Aristotle believed everything in nature contains “something of the marvellous”. It turns out nature might also help make us a bit more marvellous. Research by Jia Wei Zhang and colleagues revealed how “perceiving natural beauty” (basically, looking at nature and recognising how wonderful it is) can make you more prosocial. Specifically, it can make you more helpful, trusting and generous. Nice one trees.

The apparent reason for this is because a connection with nature leads to an increase in the experience of positive emotions. People are happier when they are connected with nature and other research suggests happy people tend to be more prosocial. Inadvertently, Zhang and his colleagues learned, this means nature helps make us better team players.

Read literature to develop ‘Theory of Mind’

In psychology, ‘Theory of Mind’ refers to the ability to understand the emotions, intentions and mental states of other people and to understand other people’s mental states are different from our own. It’s a crucial component of empathy. Like most things, our Theory of Mind improves with practice.  

David Comer Kidd and Emanuele Castano think one way of practising and developing Theory of Mind is by reading literary fiction. They believe literature “uniquely engages the psychological processes needed to gain access to characters’ subjective experiences” because it doesn’t aim to entertain readers but challenge them.

Work up a sweat

As well as the health benefits it brings, exercise can make you a more virtuous person. Philosopher Damon Young believes exercise brings about “subtle changes to our character: we are more proud, humble, generous or constant”.

Pride is usually seen as a vice but exercise can give us a healthy sense of pride, which Young defines as “taking pleasure in yourself”. Taking pleasure in ourselves and recognising ourselves as valuable has obvious benefits for self-esteem, but it also gives us a heightened sense of responsibility. By taking pride in the work we’ve invested in ourselves, we acknowledge the role we have making change in the world, a feeling with applications far broader than the gym.

Take meal breaks when you’re making decisions

In 2011, an Israeli parole board had to consider several cases on the same day. Among them were two Arab-Israelis, each of them serving 30 months for fraud. One of them received parole, the other didn’t. The only difference? One of their hearings was at the start of the day, the other at the end.

Researcher Shai Danzigner and co-authors concluded “decision fatigue” explained the difference in the judges’ decisions. They found the rate of favourable rulings were around 65% just after meal breaks at the start of the day and lunch time, but they diminished to 0% by the end of the session.

There’s some good news though. The research suggests a meal break can put your decision making back on track. Maybe it’s time to stop taking lunch at your desk.

Get a good night’s sleep

We’ve been starting to pay more attention to the social costs of exhaustion.
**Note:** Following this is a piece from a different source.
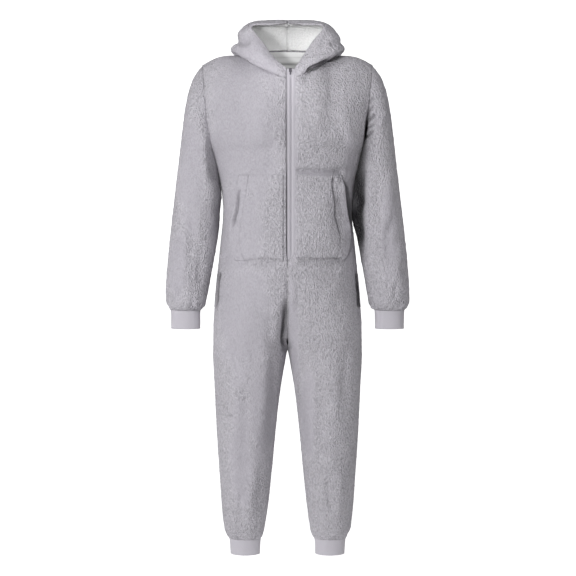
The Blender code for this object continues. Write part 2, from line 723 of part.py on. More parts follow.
def add_hood_lining(collection, word, hood, shared):
    """The lining under the hood's cloth; beside the zip it stops where the zip tape is sewn in."""
    slopes = normals_on(shared, ("hood", word), hood)
    lining = [list(line) for line in hood]
    for line, slope in zip(lining, slopes):
        share = LINING_SET_BACK / (line[1] - line[0]).length
        line[0] = blend(line[0], line[1], share)
        slope[0] = blend(slope[0], slope[1], share)

    def face(up, across):
        from_corner = min(up, across * HOOD_GAP_FADE)
        return PLUSH + blend(HOOD_GAP, LAYER_GAP, from_corner)

    def back(up, across):
        return face(up, across) + LINING

    wall(collection, f"hood_lining_{word}", "lining_white", lining, slopes, (face, back))


def add_back_neck(collection, grids, shared):
    """The facing inside the back neck and the tape over the neck seam, each across both halves."""
    top = len(BODY_SECTIONS) + ARMHOLE_STEPS - 1
    points, slopes = [], []
    for line_left, line_right in zip(grids["back", "left"], grids["back", "right"]):
        left = line_left[-NECK_BACK_STEPS - 1:]
        right = line_right[-NECK_BACK_STEPS - 1:][-2::-1]
        points.append(left + right)
        slopes.append([shared.at(("back", "left"), point) for point in left]
                      + [shared.at(("back", "right"), point) for point in right])
    inside = PLUSH + LAYER_GAP
    wall(collection, "back_neck_facing", "facing_white", points[top - FACING_ROWS:],
         slopes[top - FACING_ROWS:], (inside, inside + FACING))
    over = inside + FACING + LAYER_GAP
    wall(collection, "neck_tape", "lining_white", points[top - 1:], slopes[top - 1:],
         (over, over + TAPE))


def build_garment():
    clear_scene()
    collection = make_collection()
    shared = SharedNormals()
    sides = {"left": -1, "right": 1}
    grids = {}
    for word, side in sides.items():
        grids["front", word] = mirrored(front_grid(side), side)
        grids["back", word] = mirrored(back_grid(side), side)
        grids["hood", word] = mirrored(hood_grid(side), side)
        grids["sleeve", word] = mirrored(sleeve_grid(), side)
        grids["wrist_cuff", word] = mirrored(wrist_cuff_grid(), side)
        grids["ankle_cuff", word] = mirrored(ankle_cuff_grid(side), side)
    rings = ("sleeve", "wrist_cuff", "ankle_cuff")
    for (piece, word), grid in grids.items():
        shared.add((piece, word), grid, sides[word], closed=piece in rings)
    cloths = {"front": ("plush_grey", PLUSH), "back": ("plush_grey", PLUSH),
              "hood": ("plush_grey", PLUSH), "sleeve": ("plush_grey", PLUSH),
              "wrist_cuff": ("knit_grey", KNIT), "ankle_cuff": ("knit_grey", KNIT)}
    for (piece, word), grid in grids.items():
        material, thickness = cloths[piece]
        wall(collection, f"{piece}_{word}", material, grid,
             normals_on(shared, (piece, word), grid), (0.0, thickness), closed=piece in rings)
    for word in sides:
        front = grids["front", word]
        slopes = normals_on(shared, ("front", word), front)
        add_pocket(collection, f"pocket_{word}", front, slopes, POCKET_COLUMNS, "plush_grey")
        add_pocket(collection, f"pocket_welt_{word}", front, slopes, WELT_COLUMNS, "plush_grey")
        add_side_pocket_trim(collection, f"side_pocket_trim_{word}", front, slopes)
        add_hood_lining(collection, word, grids["hood", word], shared)
    add_back_neck(collection, grids, shared)
    line = add_zip(collection, grids["front", "right"], grids["hood", "right"])
    frame = zip_frame(line)
    add_slider(collection, frame)
    add_pull_tab(collection, frame)


build_garment()
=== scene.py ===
"""Looks of a hooded plush onesie pajama: the pile, creases, seams, knit, zip and studio.

Every cloth piece starts as a copy of its CAD wall, so it lies where the frame says. The copy is made
smooth, its creases are pressed in as soft troughs and ridges, and its face gets a plush pile.
Heights are measured up from the ankle hems, and x runs to the viewer's right; both are in
millimetres in the tables of creases and combed patches, and in metres everywhere else.
"""
import math
from collections import namedtuple

import bmesh
import bpy
import numpy as np
from bpy.props import FloatProperty, IntProperty, PointerProperty, StringProperty
from mathutils import Matrix, Vector, noise
from mathutils.kdtree import KDTree


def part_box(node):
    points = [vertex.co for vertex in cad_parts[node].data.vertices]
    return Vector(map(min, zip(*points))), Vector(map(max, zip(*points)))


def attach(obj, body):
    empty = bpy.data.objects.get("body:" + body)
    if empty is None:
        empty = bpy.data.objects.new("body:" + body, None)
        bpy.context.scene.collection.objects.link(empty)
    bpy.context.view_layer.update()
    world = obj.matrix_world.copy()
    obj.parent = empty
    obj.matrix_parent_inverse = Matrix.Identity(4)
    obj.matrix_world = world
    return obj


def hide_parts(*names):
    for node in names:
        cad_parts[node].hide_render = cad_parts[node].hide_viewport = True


bl_info = {
    "name": "Plush Onesie Looks",
    "version": (1, 0, 0),
    "blender": (4, 5, 0),
    "location": "View3D > Sidebar > Onesie",
    "description": "Dresses the frame of a hooded plush onesie pajama with cloth, zip and studio",
    "category": "Object",
}

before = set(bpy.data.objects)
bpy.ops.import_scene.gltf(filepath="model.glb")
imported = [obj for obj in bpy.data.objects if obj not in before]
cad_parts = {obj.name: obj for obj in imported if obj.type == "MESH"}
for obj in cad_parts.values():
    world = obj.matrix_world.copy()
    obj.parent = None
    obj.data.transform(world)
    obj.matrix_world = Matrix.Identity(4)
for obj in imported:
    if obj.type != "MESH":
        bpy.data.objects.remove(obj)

HEM_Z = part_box("ankle_cuff_left")[0].z       # height 0 of the tables
ZIP_X = (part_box("zip_coil")[0].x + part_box("zip_coil")[1].x) / 2
MM = 0.001                                   # the unit of the crease and patch tables
MERGE = 0.00001                              # doubles nearer than this are one point
FLAT_ANGLE = math.radians(60)                # two CAD triangles that bend less make one quad
SKEW_ANGLE = math.radians(89)                # and its corners may be this far from square
THROUGH_SLANTS = (-0.7, -0.4, 1.0)           # partners: straight through, slanting, then any
WALL_LIMIT = 0.0056                          # no cloth wall is thicker than this
CORNER_ANGLE = math.radians(35)              # a rim that turns more than this has a corner
JUNCTION_REACH = 0.0015                      # rims this near to a corner are held to it
GARMENT = "garment"
MAIN_PANELS = ("front_left", "front_right", "back_left", "back_right")
SLEEVES = ("sleeve_left", "sleeve_right")
HOODS = ("hood_left", "hood_right")
CUFFS = ("wrist_cuff_left", "wrist_cuff_right", "ankle_cuff_left", "ankle_cuff_right")
LININGS = ("hood_lining_left", "hood_lining_right")
POCKETS = ("pocket_left", "pocket_right", "pocket_welt_left", "pocket_welt_right")
TRIMS = ("side_pocket_trim_left", "side_pocket_trim_right")
TAPES = ("zip_tape_left", "zip_tape_right")
FACINGS = ("back_neck_facing", "neck_tape")
CLOTHS = MAIN_PANELS + SLEEVES + HOODS + CUFFS + LININGS + POCKETS + TRIMS + TAPES + FACINGS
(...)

In NSW, public awareness campaigns now list fatigue as one of the ‘big three’ factors in road fatalities alongside speeding and drink driving. It turns out even if it doesn’t kill you, exhaustion can lead to ethical compromises and slip ups in the workplace.

In 2011, Christopher Barnes and his colleagues released a study suggesting “employees are less likely to resist the temptation to engage in unethical behaviour when they are low on sleep”. When we’re tired we experience ‘ego depletion’ – weakening our self-control. Experiments conducted by Barnes’ team suggest when we’re tired we’re vulnerable to cutting corners and cheating. So if you’re thinking of doing something dodgy, sleep on it first.